= Louis-Jodel Chamblain =

Haitian military leader (born 1953 or 1954)

Louis-Jodel Chamblain (born January 18, 1953 or 1954) is a prominent Haitian military figure who has led both government troops and rebels.

Chamblain first emerged as a notorious figure as a sergeant within the transitional military junta running Haïti following the collapse of Jean-Claude Duvalier's dictatorship in 1986. In 1987, Chamblain allegedly headed government death squads that attacked voters at the 1987 presidential election, causing it to be cancelled; the election was to permit transition to civilian rule.

Civilian elections did take place in 1990 (Haitian general election, 1990–1991), in which Jean-Bertrand Aristide was elected, but the 1991 Haitian coup d'état, in which Chamblain was involved, overthrew Aristide just eight months later. Immediately following the coup, Chamblain's reputation for brutality grew further as he is reported to have been responsible for thousands of murders of Aristide followers.

Chamblain was second-in-command of a paramilitary organization, the Front for the Advancement and Progress of Haïti (FRAPH), founded in August 1993 as tensions grew between supporters of Aristide's reinstatement and supporters of the military government.

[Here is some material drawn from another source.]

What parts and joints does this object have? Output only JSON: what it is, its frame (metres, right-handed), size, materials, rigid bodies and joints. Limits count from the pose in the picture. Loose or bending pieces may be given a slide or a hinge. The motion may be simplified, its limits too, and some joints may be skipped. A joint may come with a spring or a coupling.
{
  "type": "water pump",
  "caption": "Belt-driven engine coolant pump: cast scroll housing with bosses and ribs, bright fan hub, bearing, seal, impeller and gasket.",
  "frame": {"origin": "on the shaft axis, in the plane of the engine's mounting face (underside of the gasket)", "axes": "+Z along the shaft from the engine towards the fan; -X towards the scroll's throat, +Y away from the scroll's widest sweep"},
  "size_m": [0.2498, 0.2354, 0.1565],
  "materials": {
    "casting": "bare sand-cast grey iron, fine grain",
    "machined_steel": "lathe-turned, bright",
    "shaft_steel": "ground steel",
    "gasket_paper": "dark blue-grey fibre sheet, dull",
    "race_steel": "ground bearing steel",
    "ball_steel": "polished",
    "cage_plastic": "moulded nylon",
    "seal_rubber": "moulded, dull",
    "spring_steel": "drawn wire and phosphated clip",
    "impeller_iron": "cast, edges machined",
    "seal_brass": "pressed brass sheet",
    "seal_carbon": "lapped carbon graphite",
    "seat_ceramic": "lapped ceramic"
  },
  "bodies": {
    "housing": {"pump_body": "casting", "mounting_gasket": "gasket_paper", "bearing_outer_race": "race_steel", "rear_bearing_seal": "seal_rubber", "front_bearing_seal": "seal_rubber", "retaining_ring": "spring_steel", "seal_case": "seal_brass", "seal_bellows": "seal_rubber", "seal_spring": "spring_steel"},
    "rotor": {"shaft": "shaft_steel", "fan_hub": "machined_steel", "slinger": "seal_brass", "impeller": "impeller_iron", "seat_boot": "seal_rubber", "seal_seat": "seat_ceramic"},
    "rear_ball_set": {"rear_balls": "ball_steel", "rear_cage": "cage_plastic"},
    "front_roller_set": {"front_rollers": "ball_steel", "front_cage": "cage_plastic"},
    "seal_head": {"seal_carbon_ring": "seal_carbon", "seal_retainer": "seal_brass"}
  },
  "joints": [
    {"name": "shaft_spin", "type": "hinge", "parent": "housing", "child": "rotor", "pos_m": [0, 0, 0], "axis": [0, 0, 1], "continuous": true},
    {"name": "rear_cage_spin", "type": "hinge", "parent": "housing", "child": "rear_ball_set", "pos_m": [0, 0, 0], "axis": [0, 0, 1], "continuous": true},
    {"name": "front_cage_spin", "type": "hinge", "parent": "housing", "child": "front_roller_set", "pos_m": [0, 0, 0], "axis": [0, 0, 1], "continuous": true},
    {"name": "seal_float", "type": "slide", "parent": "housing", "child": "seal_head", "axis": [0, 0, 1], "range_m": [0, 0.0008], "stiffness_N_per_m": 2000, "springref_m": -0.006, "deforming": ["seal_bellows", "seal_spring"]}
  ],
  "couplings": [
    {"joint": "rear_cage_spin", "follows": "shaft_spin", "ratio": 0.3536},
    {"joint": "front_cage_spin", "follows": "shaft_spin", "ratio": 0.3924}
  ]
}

With the end of the military regime and restoration of Aristide (following the U.S. Operation Uphold Democracy intervention) in 1994, Chamblain went into exile in the Dominican Republic. He was convicted in absentia for his involvement in the murder of Antoine Izméry, a well-known pro-democracy activist, and for his involvement in the Raboteau Massacre.

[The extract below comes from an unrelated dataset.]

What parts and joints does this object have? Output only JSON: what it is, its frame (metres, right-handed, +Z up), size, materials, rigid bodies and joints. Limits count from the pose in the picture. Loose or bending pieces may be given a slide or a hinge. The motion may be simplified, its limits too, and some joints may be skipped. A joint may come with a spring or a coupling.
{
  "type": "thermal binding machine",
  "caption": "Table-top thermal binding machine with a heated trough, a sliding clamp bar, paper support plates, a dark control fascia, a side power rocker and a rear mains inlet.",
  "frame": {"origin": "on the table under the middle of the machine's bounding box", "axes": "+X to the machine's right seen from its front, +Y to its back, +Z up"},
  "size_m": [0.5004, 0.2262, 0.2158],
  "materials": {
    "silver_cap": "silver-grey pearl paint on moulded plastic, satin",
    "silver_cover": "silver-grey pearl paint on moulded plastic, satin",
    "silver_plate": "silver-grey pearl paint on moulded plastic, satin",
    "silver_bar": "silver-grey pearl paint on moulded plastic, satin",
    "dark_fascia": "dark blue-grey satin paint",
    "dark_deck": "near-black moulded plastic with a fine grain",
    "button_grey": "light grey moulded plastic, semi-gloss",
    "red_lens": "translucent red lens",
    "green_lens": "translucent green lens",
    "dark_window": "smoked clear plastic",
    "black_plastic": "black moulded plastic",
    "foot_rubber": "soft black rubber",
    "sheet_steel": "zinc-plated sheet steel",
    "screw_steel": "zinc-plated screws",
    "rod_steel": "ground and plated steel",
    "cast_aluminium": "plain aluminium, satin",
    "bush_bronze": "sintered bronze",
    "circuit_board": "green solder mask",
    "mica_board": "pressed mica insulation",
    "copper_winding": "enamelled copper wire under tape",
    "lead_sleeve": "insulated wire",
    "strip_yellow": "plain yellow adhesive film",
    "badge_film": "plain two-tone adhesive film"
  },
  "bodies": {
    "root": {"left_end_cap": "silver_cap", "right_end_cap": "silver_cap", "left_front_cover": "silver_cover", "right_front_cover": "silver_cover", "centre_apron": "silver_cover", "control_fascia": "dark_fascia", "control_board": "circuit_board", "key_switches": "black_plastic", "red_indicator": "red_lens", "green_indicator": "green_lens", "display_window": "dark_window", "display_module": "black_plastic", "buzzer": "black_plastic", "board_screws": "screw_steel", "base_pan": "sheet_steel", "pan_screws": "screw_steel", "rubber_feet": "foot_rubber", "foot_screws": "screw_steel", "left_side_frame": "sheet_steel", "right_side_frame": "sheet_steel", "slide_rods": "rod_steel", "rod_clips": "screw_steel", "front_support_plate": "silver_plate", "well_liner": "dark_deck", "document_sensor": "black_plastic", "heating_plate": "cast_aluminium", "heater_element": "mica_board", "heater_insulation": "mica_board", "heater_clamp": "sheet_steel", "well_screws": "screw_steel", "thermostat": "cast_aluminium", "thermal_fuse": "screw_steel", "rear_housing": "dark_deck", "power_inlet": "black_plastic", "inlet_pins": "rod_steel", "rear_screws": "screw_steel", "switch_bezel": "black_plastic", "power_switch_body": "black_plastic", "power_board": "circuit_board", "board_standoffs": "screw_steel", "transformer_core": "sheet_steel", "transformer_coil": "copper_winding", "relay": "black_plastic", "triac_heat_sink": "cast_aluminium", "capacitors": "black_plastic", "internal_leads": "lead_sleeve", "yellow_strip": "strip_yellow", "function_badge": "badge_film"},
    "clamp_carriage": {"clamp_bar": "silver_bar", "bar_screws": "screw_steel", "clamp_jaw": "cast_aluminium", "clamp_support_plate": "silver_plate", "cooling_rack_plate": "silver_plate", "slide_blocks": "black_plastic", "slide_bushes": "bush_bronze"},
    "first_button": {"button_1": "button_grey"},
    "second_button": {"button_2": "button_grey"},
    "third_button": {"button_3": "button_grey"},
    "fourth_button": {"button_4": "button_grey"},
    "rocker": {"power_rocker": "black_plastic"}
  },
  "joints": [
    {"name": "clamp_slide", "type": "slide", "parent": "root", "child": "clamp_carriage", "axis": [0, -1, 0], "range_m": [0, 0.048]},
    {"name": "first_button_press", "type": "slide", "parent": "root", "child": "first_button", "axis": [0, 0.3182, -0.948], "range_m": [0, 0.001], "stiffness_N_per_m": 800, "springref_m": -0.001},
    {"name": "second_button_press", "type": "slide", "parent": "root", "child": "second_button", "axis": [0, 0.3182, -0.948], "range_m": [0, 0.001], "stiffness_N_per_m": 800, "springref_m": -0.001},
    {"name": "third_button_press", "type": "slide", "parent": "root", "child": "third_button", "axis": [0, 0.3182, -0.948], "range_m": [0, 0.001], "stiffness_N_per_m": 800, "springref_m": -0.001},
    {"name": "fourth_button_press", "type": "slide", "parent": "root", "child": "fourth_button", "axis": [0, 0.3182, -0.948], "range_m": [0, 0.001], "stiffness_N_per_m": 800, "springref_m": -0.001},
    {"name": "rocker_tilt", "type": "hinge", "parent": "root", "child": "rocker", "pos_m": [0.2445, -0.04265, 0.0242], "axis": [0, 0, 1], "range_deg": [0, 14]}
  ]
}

In February 2004, Chamblain returned from exile to take part in a new rebellion against Aristide. Shortly after his return, he captured the central city of Hinche from the Haitian police with a force of 50 men.

Following Chamblain's return and the collapse of Aristide's government in 2004, Amnesty International called for UN peacekeepers to arrest Chamblain for his alleged participation in various war crimes in 1987, 1991, and 1993-1994. In April 2004, he turned himself in to face a retrial in the case of Izméry's murder and was acquitted; he was eventually released from prison in August 2005.

Chamberlain appeared together with Jean-Claude Duvalier as his chief-of-security on Duvalier's return from exile on 16 January 2011.